<<<<

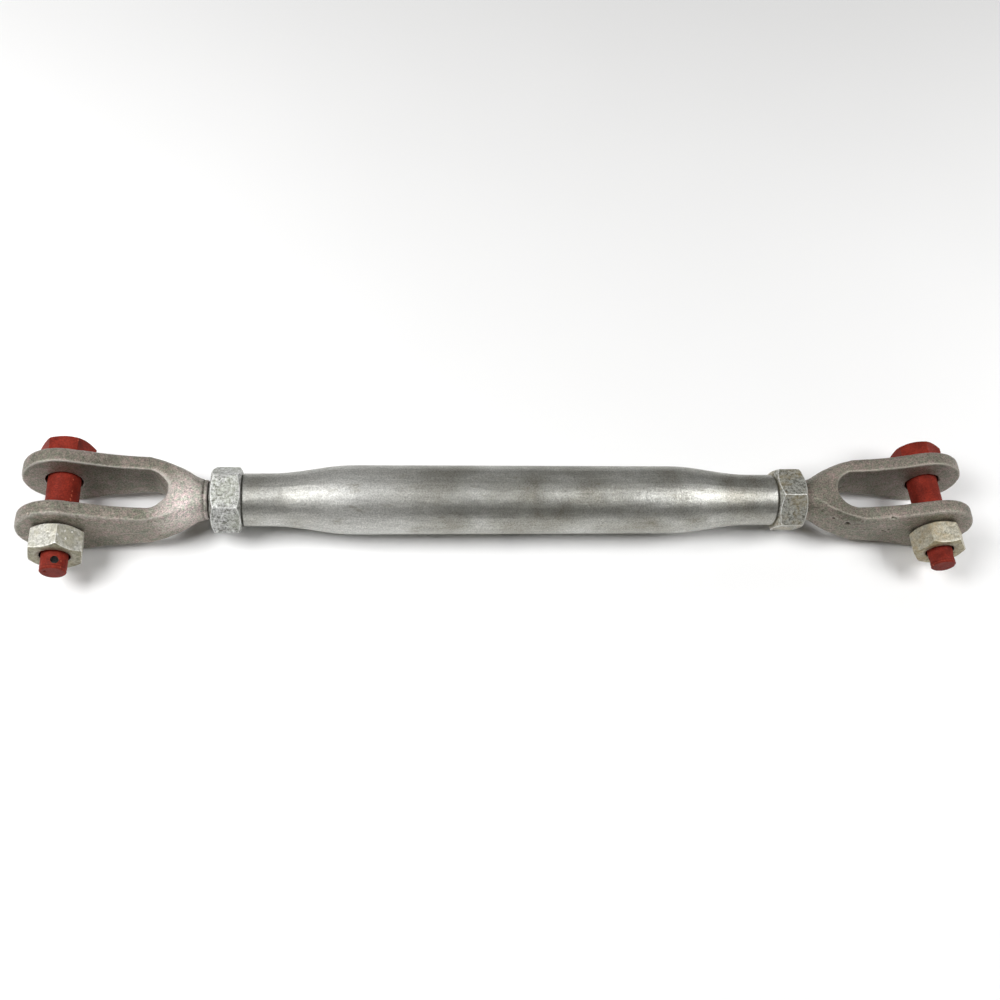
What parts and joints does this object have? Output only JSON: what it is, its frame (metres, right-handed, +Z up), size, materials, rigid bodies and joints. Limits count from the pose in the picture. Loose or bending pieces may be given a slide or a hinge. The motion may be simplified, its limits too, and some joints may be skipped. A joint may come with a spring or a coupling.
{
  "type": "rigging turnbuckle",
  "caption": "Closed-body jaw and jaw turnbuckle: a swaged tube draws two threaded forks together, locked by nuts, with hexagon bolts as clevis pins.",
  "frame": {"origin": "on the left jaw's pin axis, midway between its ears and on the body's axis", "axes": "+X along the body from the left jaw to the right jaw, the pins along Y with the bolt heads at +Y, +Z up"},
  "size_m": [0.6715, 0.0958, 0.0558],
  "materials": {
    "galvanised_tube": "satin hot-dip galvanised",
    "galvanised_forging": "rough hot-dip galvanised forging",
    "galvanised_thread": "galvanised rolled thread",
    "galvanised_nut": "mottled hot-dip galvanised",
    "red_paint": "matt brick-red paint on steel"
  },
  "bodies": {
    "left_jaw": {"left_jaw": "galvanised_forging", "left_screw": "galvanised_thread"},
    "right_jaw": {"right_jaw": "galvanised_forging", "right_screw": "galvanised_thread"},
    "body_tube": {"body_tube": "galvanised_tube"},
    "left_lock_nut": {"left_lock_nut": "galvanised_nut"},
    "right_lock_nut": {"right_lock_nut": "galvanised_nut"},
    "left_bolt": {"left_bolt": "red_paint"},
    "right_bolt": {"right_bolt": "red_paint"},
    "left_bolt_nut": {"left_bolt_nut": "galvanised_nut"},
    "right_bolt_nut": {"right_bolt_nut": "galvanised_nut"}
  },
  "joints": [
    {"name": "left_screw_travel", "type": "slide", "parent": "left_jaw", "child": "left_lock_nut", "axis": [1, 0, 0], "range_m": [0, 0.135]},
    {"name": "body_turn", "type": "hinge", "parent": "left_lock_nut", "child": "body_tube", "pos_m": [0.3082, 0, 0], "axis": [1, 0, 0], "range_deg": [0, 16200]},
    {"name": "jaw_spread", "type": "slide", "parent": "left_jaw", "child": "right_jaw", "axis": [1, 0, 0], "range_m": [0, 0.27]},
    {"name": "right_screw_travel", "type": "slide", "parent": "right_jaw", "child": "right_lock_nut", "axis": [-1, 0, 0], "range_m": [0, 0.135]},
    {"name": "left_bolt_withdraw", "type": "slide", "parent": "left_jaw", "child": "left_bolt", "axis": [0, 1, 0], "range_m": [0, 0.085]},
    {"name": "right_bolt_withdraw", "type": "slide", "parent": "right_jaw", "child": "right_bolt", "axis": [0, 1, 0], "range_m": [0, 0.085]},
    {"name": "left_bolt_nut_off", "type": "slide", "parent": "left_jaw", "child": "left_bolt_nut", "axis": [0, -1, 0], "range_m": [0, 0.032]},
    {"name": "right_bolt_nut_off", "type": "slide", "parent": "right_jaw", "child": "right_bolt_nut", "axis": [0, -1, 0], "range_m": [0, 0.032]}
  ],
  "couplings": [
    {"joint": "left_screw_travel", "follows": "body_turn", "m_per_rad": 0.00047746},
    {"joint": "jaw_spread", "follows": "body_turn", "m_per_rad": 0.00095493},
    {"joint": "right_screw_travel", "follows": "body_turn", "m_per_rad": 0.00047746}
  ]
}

>>>>

*EXERCISE OBJECTIVE*.
Pick each line holding the word "frame" out of the data and copy it.

*CORRECT RESPONSE*.
What parts and joints does this object have? Output only JSON: what it is, its frame (metres, right-handed, +Z up), size, materials, rigid bodies and joints. Limits count from the pose in the picture. Loose or bending pieces may be given a slide or a hinge. The motion may be simplified, its limits too, and some joints may be skipped. A joint may come with a spring or a coupling.
  "frame": {"origin": "on the left jaw's pin axis, midway between its ears and on the body's axis", "axes": "+X along the body from the left jaw to the right jaw, the pins along Y with the bolt heads at +Y, +Z up"},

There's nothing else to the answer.